Report issues advice on addressing housing crisis

“The housing crisis is neither inevitable nor escapable”

Report issues advice on addressing housing crisis

A report at the University of Auckland is calling for a complete paradigm shift to address issues in the housing market, such as unaffordable homes, struggling renters, and widespread homelessness.

The latest report by the Public Policy Institute at the University of Auckland suggests a bold shift from housing as a “form of commodified intergenerational wealth creation to a form of wellbeing creation.”

The report said the current situation had been driven by several factors, such as 19th-century colonisers' land grabbing that left only 5% of Māori land remaining under Māori custodianship, the imposition of Pākeha ideas about land and resource ownership on Māori, a significant shift away from the state taking responsibility for providing housing, the radical deregulation of the financial and banking sectors in the 1990s, and the centrality of real estate to the NZ economy.

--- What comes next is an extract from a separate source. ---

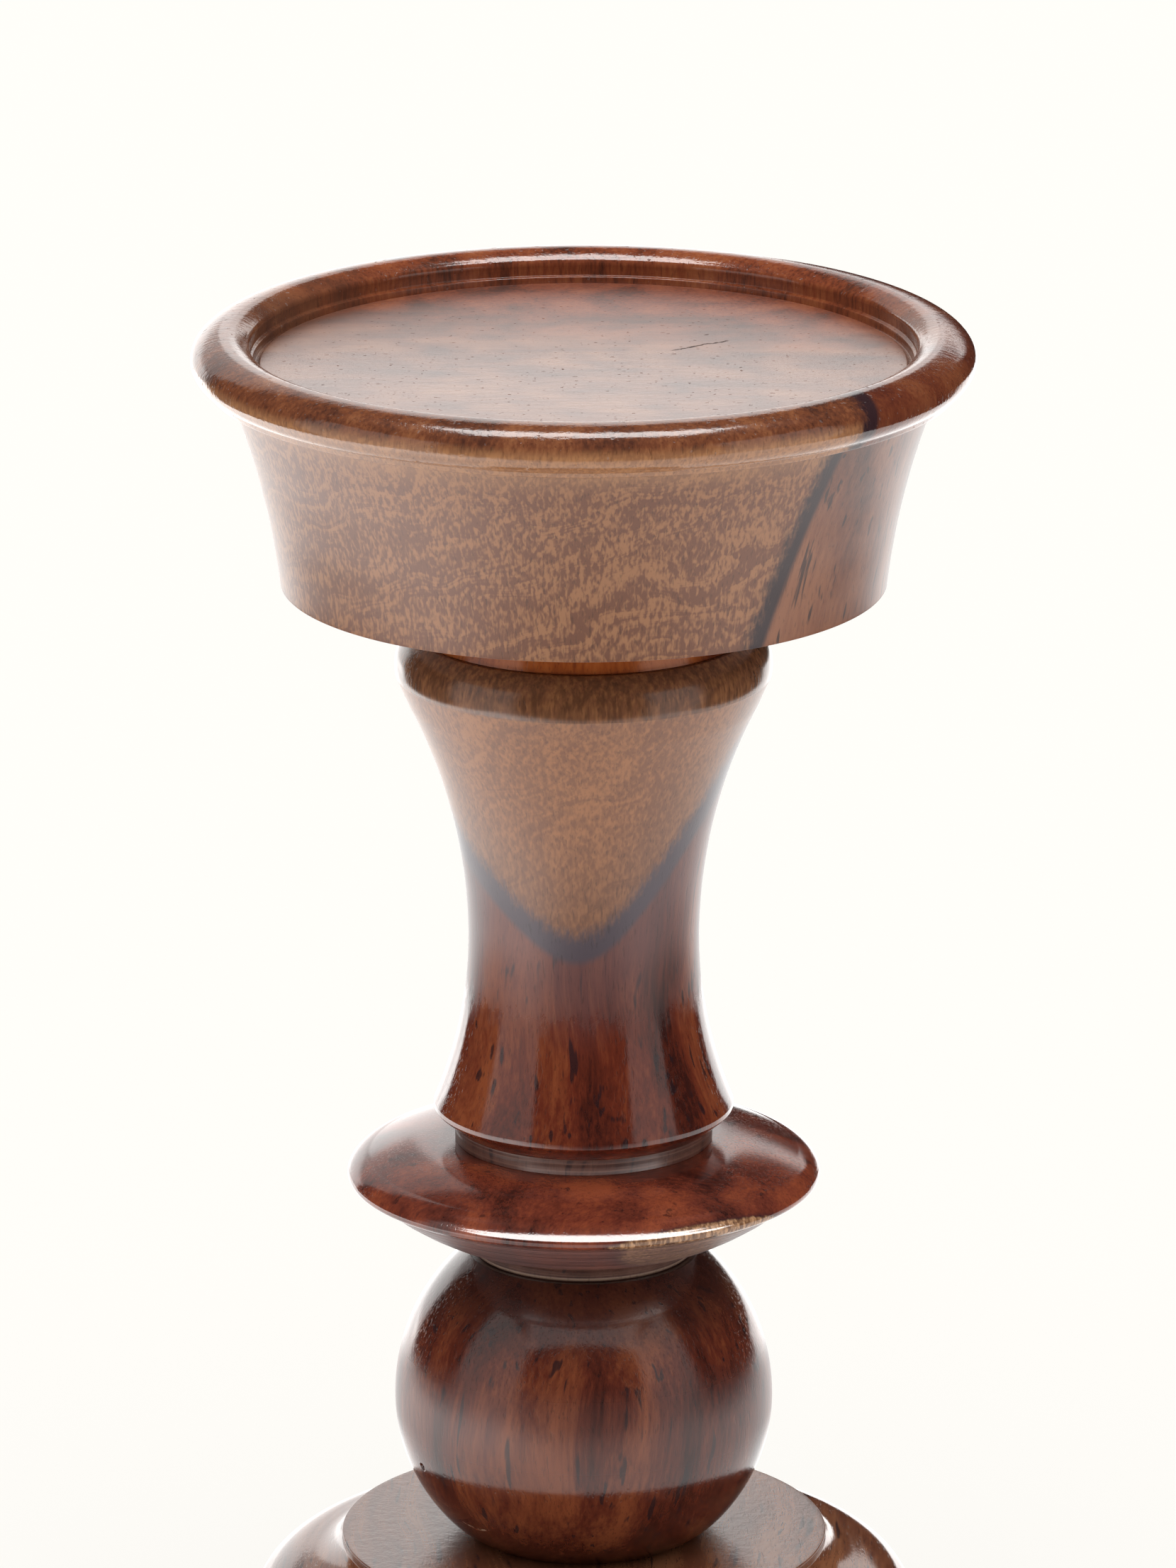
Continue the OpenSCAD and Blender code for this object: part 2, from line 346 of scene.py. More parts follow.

“The housing crisis is neither inevitable nor escapable, and allowing it to continue unabated will do lasting damage to health, exacerbate inequality and levels of debt and shatter the hopes of a generation,” said University of Auckland sociology PhD candidate Jordan King, one of the authors of the paper.

Read more: First-home buyers take a record share of property purchases

The authors recommend establishing a Ministry of Public Works, a Green Investment Bank, a state lending agency, more substantial support for Tino Rangatiratanga over housing policy, fair taxation, and expanding state and community housing.

“These are practical policies that have emerged out of the tireless advocacy of housing campaigners in New Zealand and ideas that have proven to be effective elsewhere,” King said.

“A properly coordinated housing system – integrated with the rest of the country's public policy – will be embedded in tikanga, prioritise kāinga and whanau, and focus on ‘decolonising’ existing housing policies.”

“We argue that there is no excuse for political parties to be timid or inactive any longer; the challenges are too great to be neglected, and a bold new approach is needed for the greater wellbeing of us all.”